By all accounts, Austin, TX shoegaze/psyche/punk trio Ringo Deathstarr should be HUGE. Formed in 2007, the band has cranked out a shit-load of singles, EPs, and with the release of Pure Mood, four full-length LPs. So, prolific much? Check. They’ve hit the road with seminal influence Smashing Pumpkins (back in the winter of 2011 and 2012), so cross hobnobbing with their heroes off the bucket list. And since the shoegaze resurgence over the last few years has seen My Bloody Valentine, Ride, and Slowdive playing to the biggest audiences of their careers, you could say that Ringo Deathstarr is mining a similar sound at just about the right time. Hell, they’re even big in Japan and Europe, touring both continents extensively over their tenure as a band.

But, for some reason, big time success (at least in the US) has somewhat eluded the band. Which, depending on how you look at it, is either a damn shame, or exactly how it should be for a band this good. See, as much as their sound, influences, songwriting prowess and instrumental proficiency should be catapulting them to the top of festival lineups, the band are likely stuck playing for a handful of shoegaze obsessives in the dive bars and dumps scattered across America. And for fans of this kind of stuff (bendy guitar chords that feel like somersaults, airy, melodic vocals, squalls of noise) sometimes it’s nice to have your own little secret (likely much to the chagrin of the band’s bank accounts).
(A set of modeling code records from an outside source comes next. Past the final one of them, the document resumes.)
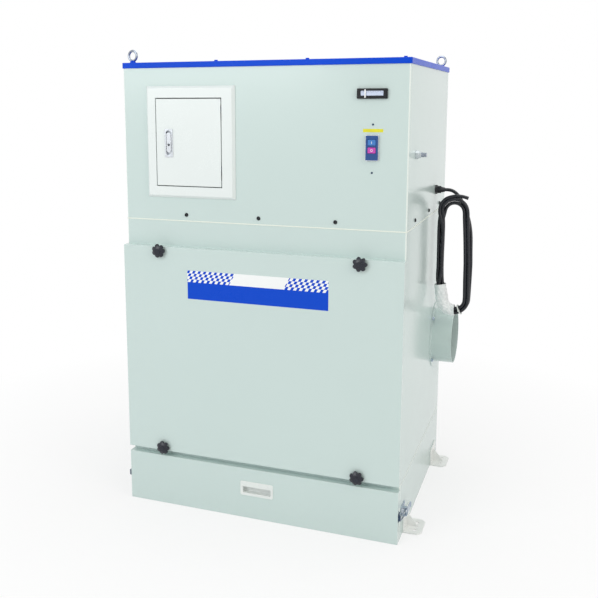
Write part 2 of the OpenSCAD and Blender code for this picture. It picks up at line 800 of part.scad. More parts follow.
module floor_brackets() color(white_paint) for (end = [-1, 1])
    floor_bracket(end * (cabinet_d / 2 - bracket_inset));

// Inlet, air fitting and cord gland on the right side

module inlet_spigot() color(ivory) translate([body_side, inlet_y, inlet_z]) difference() {
    union() {
        rod_x(inlet_r, inlet_len);
        rod_x(inlet_r + flange_reach, flange_t);
    }
    translate([-1, 0, 0]) rod_x(inlet_r - inlet_wall, inlet_len + 2);
}

// Nut, barrel and a grooved nipple for a quick coupler
module air_fitting() color(zinc) translate([body_side, air_y, air_z]) rotate([0, 90, 0]) {
    barrel_top = air_nut_h + air_barrel_h;
    cylinder(d = 26, h = air_nut_h, $fn = 6);
    cylinder(r = 10, h = barrel_top);
    difference() {
        cylinder(r = air_nipple_r, h = barrel_top + air_nipple_h);
        translate([0, 0, barrel_top + air_nipple_h * 0.6]) difference() {
            cylinder(r = air_nipple_r + 1, h = 3);
            translate([0, 0, -1]) cylinder(r = air_nipple_r - 1.5, h = 5);
        }
    }
}

// Hexagon nut, ribbed cap and a domed mouth for the cord
module cord_gland() color(black) translate([body_side, gland_y, gland_z]) rotate([0, 90, 0]) {
    cylinder(d = 32, h = gland_nut_h, $fn = 6);
    cylinder(r = gland_body_r, h = gland_nut_h + gland_body_h);
    for (k = [0:gland_ribs - 1]) rotate([0, 0, 360 * k / gland_ribs])
        translate([gland_body_r - 2, -1.3, gland_nut_h - 1]) cube([3.6, 2.6, gland_body_h - 1]);
    translate([0, 0, gland_nut_h + gland_body_h - 1])
        cylinder(r1 = gland_body_r - 0.6, r2 = cord_d / 2 + 1.5, h = gland_dome_h + 1);
}

// Power cord: the lead to the coil and its cut end, the coil, and a sleeve round the coil

module power_cord() color(black) {
    swept(cord_points, cord_d);
    swept(tail_points, cord_d);
}

// The coil's outline grown on each side by grow
module coil_outline(grow = 0) difference() {
    height = coil_high - coil_low;
    slot_outline(2 * coil_r + coil_bundle + 2 * grow, height + 2 * grow);
    slot_outline(2 * coil_r - coil_bundle - 2 * grow, height - 2 * coil_bundle - 2 * grow);
}

module cord_coil() color(black)
    upright(coil_x, (coil_low + coil_high) / 2, coil_y - coil_bundle / 2, coil_bundle) coil_outline();

// Soft white sleeve round the lower left bend
module cord_sleeve() color([0.95, 0.96, 0.97]) {
    middle = (coil_low + coil_high) / 2;
    bend_z = coil_low + coil_r + coil_bundle / 2;
    reach = coil_r + coil_bundle / 2 + sleeve_t;
    intersection() {
        difference() {
            upright(coil_x, middle, coil_y - coil_bundle / 2 - sleeve_t, coil_bundle + 2 * sleeve_t) coil_outline(sleeve_t);
            upright(coil_x, middle, coil_y - coil_bundle / 2, coil_bundle) coil_outline();
        }
        span([coil_x - reach - 1, coil_y - coil_bundle, bend_z - reach * 0.82], [coil_x - 4, coil_y + coil_bundle, bend_z + 34]);
    }
}

// Louvre plate on the rear of the fan chamber: slots under quarter-round hoods

module louvre_hood() {
    difference() {
        rod_x(louvre_hood_r, louvre_len, centre = true);
        rod_x(louvre_hood_r - louvre_hood_t, louvre_len - 2 * louvre_hood_t, centre = true);
        translate([0, -louvre_hood_r, 0]) cube([louvre_len + 2, 2 * louvre_hood_r, 2 * louvre_hood_r + 2], center = true);
        translate([0, 0, -louvre_hood_r]) cube([louvre_len + 2, 2 * louvre_hood_r + 2, 2 * louvre_hood_r], center = true);
    }
}

module exhaust_louvre() color(ivory) {
    row_z = function(row) louvre_z + (row - (louvre_rows - 1) / 2) * louvre_pitch;
    difference() {
        face_box(0, louvre_z, louvre_plate_w, louvre_plate_h, body_rear, louvre_plate_t);
        for (x = [-1, 1], row = [0:louvre_rows - 1])
            face_box(x * louvre_column_x, row_z(row), louvre_len - 2 * louvre_hood_t, louvre_slot_h, body_rear - 1, louvre_plate_t + 2);
    }
    for (x = [-1, 1], row = [0:louvre_rows - 1])
        translate([x * louvre_column_x, body_rear + louvre_plate_t - eps, row_z(row) - louvre_slot_h / 2]) louvre_hood();
}

base_pan();
left_wall();
right_wall();
rear_wall();
front_frame();
seam_deck();
upper_left_wall();
upper_right_wall();
upper_rear_wall();
upper_front_wall();
lid();
lifting_eyes();
control_frame();
control_box();
control_hinge();
control_door();
lock_plate();
lock_lever();
gauge_case();
gauge_dial();
switch_case();
switch_on_button();
switch_off_button();
front_cover();
knob_upper_left();
knob_upper_right();
knob_lower_left();
knob_lower_right();
drawer_front();
drawer_tray();
drawer_pull();
drawer_hooks();
latch_bases();
latch_lever_right();
latch_bail_right();
latch_lever_left();
latch_bail_left();
floor_brackets();
inlet_spigot();
air_fitting();
cord_gland();
power_cord();
cord_coil();
cord_sleeve();
exhaust_louvre();
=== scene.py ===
"""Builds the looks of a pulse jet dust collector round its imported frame."""
import bisect
import math

import bpy
from mathutils import Matrix, Vector


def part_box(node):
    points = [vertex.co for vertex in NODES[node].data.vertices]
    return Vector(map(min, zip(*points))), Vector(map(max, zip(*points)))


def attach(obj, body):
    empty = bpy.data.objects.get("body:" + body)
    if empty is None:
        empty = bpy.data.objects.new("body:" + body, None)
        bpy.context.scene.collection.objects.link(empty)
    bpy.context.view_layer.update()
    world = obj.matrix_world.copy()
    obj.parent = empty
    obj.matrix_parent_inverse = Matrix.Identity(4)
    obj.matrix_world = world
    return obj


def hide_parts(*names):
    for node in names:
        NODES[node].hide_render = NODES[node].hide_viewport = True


bl_info = {
    "name": "Dust Collector Looks",
    "version": (1, 0, 0),
    "blender": (4, 5, 0),
    "location": "View3D > Sidebar > Dust Collector",
    "description": "Dresses the packed dust collector with finishes, fittings, cord and stage",
    "category": "Object",
}

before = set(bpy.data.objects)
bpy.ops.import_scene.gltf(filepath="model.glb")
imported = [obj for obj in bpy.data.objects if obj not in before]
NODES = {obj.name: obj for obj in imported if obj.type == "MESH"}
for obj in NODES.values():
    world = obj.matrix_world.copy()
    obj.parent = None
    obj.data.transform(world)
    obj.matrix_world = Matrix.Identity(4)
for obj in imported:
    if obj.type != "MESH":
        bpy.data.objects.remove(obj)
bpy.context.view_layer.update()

# Faces and levels of the cabinet, in metres
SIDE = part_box("upper_right_wall")[1].x
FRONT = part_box("upper_front_wall")[0].y
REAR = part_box("upper_rear_wall")[1].y
SEAM = (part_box("seam_deck")[0].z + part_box("seam_deck")[1].z) / 2
COVER_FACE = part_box("front_cover")[0].y
LID_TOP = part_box("lid")[1].z
# How far a printed strip stands off its panel
LABEL_STAND = 0.0004


def linear(red, green, blue):
    """A colour as seen on a screen, 0 to 255, as the linear colour that a shader takes."""
    shares = [value / 255 for value in (red, green, blue)]
    return tuple(s / 12.92 if s < 0.04 else ((s + 0.055) / 1.055) ** 2.4 for s in shares)


def colour_property(name, description, default):
    return bpy.props.FloatVectorProperty(
        name=name, description=description, default=default, size=3, min=0, max=1, subtype="COLOR")


def number_property(name, description, default, **kind):
    return bpy.props.FloatProperty(name=name, description=description, default=default, **kind)


def length_property(name, description, default):
    return number_property(name, description, default, min=0, unit="LENGTH", subtype="DISTANCE", precision=4)


def angle_property(name, description, degrees):
    return number_property(name, description, math.radians(degrees), subtype="ANGLE")


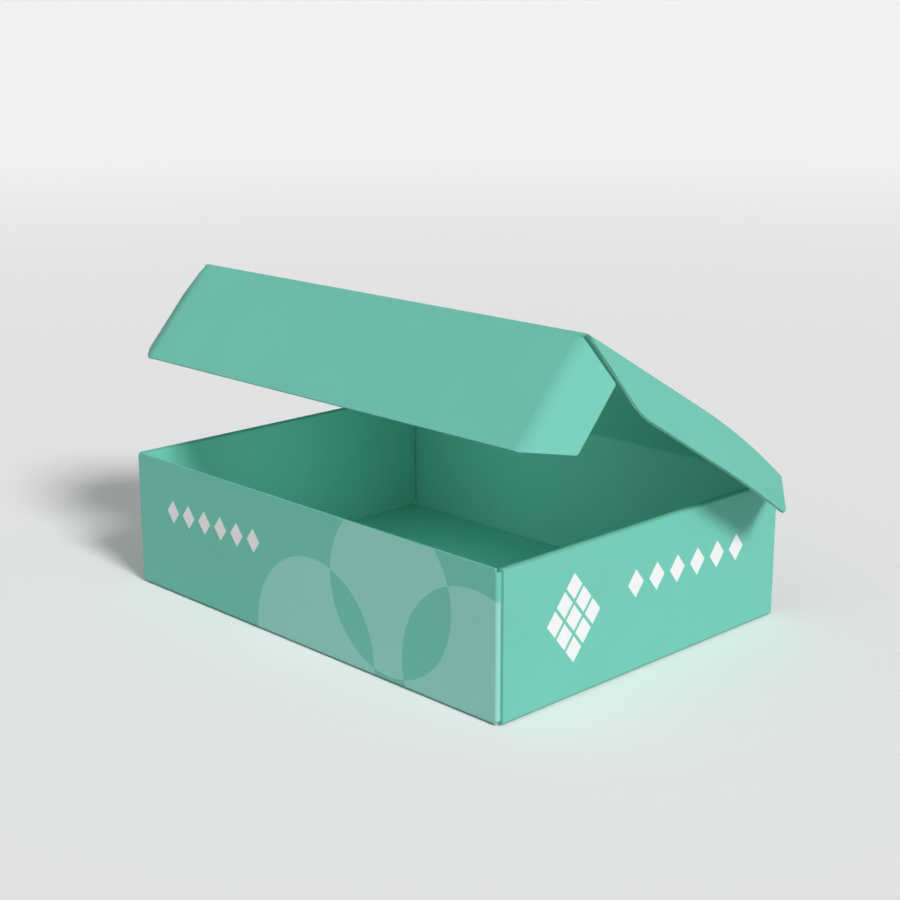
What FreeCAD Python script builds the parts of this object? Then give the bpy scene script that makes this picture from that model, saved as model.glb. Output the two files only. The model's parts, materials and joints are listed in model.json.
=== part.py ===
import FreeCAD, Part
import math
import os
import re

import Sketcher

# Corrugated mailer box of thin board, standing open. The tray is one folded blank with
# double side walls; the lid, its front flap, the flap's end tabs and the lid's side ears
# are the panels that swing on creases. Millimetres and degrees; X is the width, Y the
# depth with the front at -Y, Z is up, and the origin is the middle of the floor's underside.

SIZES = {
    "tray_width": 310.0,  # outside, over both side walls
    "tray_depth": 231.5,  # outside, over the front and rear walls
    "tray_height": 82.3,  # front and rear walls, from the underside of the floor
    "board": 1.3,  # thickness of the corrugated board
    "play": 0.15,  # air between two layers of a side wall
    "fold": 0.5,  # inside radius of a fold
    "lap": 2.0,  # overlap of neighbouring stretches of the one sheet
    "roll_drop": 0.2,  # side wall tops below the rear wall's top
    "roll_fold": 0.3,  # inside radius of the two folds on top of a side wall
    "side_end": 2.8,  # ends of the side walls, inside the tray's outside depth
    "inner_lift": 0.2,  # lower edge of an inner wall above the floor
    "corner_reach": 70.0,  # corner ears, from the outside of their wall
    "corner_low": 2.2,  # lower edge of the corner ears
    "lock_width": 25.0,  # locking tabs of the inner walls
    "lock_spread": 110.0,  # middle to middle of a wall's two locking tabs
    "lock_low": 0.3,  # lower edge of the locking tabs
    "slot_room": 0.3,  # air around a locking tab in its slot
    "seam": 0.12,  # air between two panels that meet at a crease
    "edge_past": 0.35,  # edge of a carrying panel past the crease's line
    "edge_round": 0.62,  # rounding of a swinging panel's edge at its crease
    "lid_reach": 203.3,  # straight from the rear crease to the front crease
    "lid_open": 32.1,  # slope of that line where the lid stands
    "rear_rise": 7.5,  # the bowed lid climbs above that line at the rear
    "front_fall": 2.3,  # and runs down to it at the front
    "ear_room": 0.5,  # side wall to the ear that hangs beside it
    "ear_inset": 0.6,  # side edges of the lid, inside the ears' creases
    "ear_depth": 39.8,  # free edge of a side ear from the ends of its crease
    "ear_front": 2.5,  # front end of an ear, behind the front crease
    "ear_rear": 1.5,  # rear end of an ear, in front of the rear crease
    "ear_slant": 33.0,  # slope of both ends of an ear
    "ear_corner": 14.0,  # rounding of an ear's two free corners
    "ear_flare": 45.0,  # lean of a side ear, outwards
    "flap_drop": 69.3,  # front crease to the front flap's free edge
    "flap_fold": 78.2,  # turn of the front flap out of the lid's plane
    "flap_inset": 1.0,  # ends of the front flap, inside the ears' creases
    "tab_reach": 26.0,  # width of an end tab
    "tab_start": 1.6,  # an end tab's upper edge at its crease
    "tab_top": 17.6,  # and at its free edge
    "tab_low": 58.6,  # an end tab's lower edge at its free edge
    "tab_lift": 1.0,  # and at its crease, above the flap's free edge
    "tab_corner": 1.0,  # rounding of an end tab's outer corners
    "tab_splay": 30.0,  # turn of an end tab behind the flap's plane
}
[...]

Indeed, there is something precious about this band that is hard to put your finger on. Certainly their sound doesn’t lead to making such a statement. Buzzsaw guitars mingle with electronic and organic drum beats and heavy bass, all amidst a downpour of boy/girl harmonies that bring to mind a more ethereal version of Velocity Girl’s Sarah Shannon and Archie Moore. There’s a perfect marriage of punk grit with their pillowy sounds, and just when you think they’ve gone full Enya (really it’s more Lilys or Lush on mellow opener “Dream Again”), they reach back into the buzz-bin and pull out metallic riffage (heard on the Sabbathy-y second track “Heavy Metal Suicide”) or full-on guitar heroics (like on the swaying, Pumpkins-like “Guilt”). Elsewhere, you’ll hear echoes of Garbage (“Big Bopper”), Curve (“Boys in Heat”) and maybe even, uh, Republica (“Never” supplies the same electro-punk rush that guilty pleasure “Ready to Go” delivers…and that’s a good thing!). 

So what is it, then? What is it about this band that makes one feel like they are in on something the rest of the world should know about, but maybe isn’t ready for? Perhaps it’s because this band has been at it for so long, plugging in their Jazzmasters and half-working pedal boards before it became cool again. Maybe it’s because when searching “Ringo Deathstarr” on Pitchfork, it results in just one track review from 2012’s Mauve LP. Could it be their name? Whatever the case, fans of this band should gladly hold on to the cult-like status of Ringo Deathstarr as their own little shoegaze secret if they are continuing to crank out albums as killer as Pure Mood. Now, who is going to create that Ringo Deathstarr secret handshake?